Saturday, July 7, 2012

Re: yank matched portion of a selection of lines

On Friday, July 6, 2012 4:08:30 PM UTC-5, Hoss wrote:
> > 123,456g#pattern# <- operate on all lines between 123 and 456 (inclusive) which include a match for "pattern"
> > exec "norm! ..." <- do a normal-mode command on each line, as follows:
> > /pattern\<CR> <- search for the pattern
> > \"Ay <- yank from the cursor position and append into "a" register
> > //e\<CR> <- tells where to yank to, in this case to the end of the match
>
> Ideally, the yanked text would consist of each match within the range, concatenated together with a newline between each.
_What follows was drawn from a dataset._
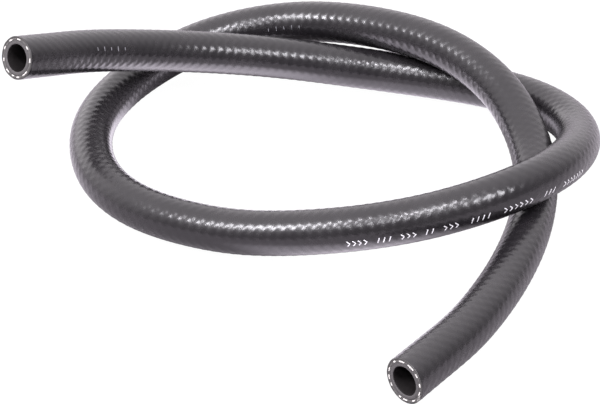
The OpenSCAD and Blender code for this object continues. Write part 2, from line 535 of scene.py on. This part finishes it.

So, if each line only has 1 match, this would coincide with an exact copy of the original lines, minus any non-matched text, if that makes sense.
>
> I did try your second example but it doesn't seem to work out of the gate, and I'm not having any luck tweaking it.
>
> :%g#top="[^"]#exec "norm! /top="[^"]\<CR>\"Ay//e\<CR>"
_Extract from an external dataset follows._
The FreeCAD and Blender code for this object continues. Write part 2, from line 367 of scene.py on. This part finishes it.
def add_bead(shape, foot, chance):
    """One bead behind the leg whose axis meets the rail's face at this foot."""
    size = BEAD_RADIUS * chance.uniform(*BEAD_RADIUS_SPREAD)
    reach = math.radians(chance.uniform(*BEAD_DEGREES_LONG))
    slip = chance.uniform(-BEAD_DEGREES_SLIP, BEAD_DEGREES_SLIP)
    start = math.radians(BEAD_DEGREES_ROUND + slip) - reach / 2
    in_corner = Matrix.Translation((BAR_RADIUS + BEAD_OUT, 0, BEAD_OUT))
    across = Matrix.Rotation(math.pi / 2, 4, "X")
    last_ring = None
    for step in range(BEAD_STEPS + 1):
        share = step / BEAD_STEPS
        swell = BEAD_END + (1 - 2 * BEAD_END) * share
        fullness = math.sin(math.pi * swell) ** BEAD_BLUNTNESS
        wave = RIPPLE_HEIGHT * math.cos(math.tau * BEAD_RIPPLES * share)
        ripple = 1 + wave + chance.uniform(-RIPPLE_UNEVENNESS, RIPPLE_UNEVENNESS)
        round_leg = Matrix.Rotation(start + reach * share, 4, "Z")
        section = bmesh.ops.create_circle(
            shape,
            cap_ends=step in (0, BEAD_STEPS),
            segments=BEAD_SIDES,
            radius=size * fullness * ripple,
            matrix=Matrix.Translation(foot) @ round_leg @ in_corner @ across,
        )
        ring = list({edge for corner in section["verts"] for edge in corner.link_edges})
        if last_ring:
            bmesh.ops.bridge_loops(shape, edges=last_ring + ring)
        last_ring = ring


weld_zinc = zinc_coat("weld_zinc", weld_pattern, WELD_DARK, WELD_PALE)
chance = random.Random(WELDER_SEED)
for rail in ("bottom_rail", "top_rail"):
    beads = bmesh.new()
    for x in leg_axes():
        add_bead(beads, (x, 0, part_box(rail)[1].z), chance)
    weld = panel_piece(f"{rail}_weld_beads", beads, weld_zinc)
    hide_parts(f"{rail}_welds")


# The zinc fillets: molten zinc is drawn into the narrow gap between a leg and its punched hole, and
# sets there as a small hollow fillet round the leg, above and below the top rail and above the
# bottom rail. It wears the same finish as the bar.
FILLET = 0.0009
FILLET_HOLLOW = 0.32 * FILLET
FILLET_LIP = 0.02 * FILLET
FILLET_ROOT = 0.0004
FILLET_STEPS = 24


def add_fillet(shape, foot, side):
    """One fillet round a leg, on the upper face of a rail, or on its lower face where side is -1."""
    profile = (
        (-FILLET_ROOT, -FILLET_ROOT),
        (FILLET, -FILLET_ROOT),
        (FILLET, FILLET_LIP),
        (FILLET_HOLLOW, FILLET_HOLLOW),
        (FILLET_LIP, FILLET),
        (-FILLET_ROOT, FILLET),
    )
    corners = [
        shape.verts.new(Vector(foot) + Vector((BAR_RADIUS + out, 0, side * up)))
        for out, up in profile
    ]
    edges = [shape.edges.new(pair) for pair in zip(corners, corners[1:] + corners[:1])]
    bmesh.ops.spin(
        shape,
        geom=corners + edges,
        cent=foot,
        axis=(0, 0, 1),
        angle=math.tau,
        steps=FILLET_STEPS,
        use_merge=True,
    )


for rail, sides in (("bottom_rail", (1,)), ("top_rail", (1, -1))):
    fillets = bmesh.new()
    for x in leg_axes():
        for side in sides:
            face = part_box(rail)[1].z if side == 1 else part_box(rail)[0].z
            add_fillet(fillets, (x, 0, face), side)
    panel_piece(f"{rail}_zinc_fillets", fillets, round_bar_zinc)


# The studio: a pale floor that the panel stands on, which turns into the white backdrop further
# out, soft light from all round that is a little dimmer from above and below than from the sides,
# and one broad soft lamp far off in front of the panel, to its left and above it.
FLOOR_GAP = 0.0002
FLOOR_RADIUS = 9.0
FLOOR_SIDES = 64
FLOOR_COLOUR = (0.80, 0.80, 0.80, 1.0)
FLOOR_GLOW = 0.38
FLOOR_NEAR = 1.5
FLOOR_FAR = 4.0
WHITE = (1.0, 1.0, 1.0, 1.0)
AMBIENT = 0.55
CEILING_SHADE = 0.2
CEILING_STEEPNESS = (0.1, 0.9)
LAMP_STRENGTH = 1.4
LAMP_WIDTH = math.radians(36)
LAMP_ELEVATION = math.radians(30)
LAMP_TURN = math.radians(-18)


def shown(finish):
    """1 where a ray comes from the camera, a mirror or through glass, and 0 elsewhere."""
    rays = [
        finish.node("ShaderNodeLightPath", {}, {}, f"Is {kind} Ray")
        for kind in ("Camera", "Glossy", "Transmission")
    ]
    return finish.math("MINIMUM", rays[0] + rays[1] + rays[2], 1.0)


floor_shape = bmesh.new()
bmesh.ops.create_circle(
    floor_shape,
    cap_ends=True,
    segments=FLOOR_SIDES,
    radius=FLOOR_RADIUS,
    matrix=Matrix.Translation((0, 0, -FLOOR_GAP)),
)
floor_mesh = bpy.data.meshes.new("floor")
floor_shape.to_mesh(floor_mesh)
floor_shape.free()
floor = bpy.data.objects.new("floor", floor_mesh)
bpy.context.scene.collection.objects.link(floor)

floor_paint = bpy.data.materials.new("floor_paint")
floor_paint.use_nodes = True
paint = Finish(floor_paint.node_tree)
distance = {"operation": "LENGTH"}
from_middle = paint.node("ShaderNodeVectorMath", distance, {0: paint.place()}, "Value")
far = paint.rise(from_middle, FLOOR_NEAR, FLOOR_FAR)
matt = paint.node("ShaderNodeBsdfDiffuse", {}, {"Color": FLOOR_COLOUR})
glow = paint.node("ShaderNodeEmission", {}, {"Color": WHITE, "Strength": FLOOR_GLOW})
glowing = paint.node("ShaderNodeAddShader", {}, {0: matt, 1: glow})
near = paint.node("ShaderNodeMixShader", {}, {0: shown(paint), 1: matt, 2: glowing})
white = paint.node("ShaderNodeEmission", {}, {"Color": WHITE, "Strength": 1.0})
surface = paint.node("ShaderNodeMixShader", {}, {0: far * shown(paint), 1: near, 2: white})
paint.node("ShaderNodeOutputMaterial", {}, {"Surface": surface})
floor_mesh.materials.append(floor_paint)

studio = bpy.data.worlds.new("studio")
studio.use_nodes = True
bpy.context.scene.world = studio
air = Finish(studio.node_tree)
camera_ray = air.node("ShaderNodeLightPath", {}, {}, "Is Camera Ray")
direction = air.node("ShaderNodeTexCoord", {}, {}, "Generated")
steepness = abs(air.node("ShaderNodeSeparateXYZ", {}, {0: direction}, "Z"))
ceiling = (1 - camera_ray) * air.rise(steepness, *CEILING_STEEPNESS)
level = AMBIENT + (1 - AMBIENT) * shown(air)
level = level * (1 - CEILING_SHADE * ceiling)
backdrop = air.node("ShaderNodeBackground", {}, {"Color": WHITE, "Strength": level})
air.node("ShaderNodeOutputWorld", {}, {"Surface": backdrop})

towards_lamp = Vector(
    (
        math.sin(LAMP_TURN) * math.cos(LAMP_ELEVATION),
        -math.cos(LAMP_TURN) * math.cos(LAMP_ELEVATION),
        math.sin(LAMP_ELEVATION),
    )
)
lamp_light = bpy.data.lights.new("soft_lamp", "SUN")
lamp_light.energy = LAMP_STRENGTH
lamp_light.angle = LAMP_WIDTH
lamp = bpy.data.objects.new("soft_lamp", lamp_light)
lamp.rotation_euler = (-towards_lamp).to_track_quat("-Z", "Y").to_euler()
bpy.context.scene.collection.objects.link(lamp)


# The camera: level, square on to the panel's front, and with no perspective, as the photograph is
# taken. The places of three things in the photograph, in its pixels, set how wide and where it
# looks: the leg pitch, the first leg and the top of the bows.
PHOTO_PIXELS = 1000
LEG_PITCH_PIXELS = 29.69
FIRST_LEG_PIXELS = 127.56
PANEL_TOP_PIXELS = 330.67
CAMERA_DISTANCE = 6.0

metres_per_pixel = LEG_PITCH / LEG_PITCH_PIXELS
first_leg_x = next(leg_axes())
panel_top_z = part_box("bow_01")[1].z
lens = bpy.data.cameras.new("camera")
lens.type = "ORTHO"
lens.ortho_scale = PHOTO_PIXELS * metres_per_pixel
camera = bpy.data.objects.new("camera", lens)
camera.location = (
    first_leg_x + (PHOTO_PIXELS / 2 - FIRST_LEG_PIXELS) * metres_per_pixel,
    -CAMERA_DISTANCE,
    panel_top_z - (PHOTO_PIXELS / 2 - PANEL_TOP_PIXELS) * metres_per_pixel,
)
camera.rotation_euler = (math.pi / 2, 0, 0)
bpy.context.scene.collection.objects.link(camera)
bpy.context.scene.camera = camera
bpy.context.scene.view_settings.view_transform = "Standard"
> E15: Invalid expression: ^"]\<CR>\"Ay//e\<CR>"
> E15: Invalid expression: "norm! /top="[^"]\<CR>\"Ay//e\<CR>"

Looks like John sent you a ready-made solution, but the problem you're getting is that you didn't escape the quotes within the string. You need to replace "[^"] with \"[^\"] since the whole pattern is enclosed in "...".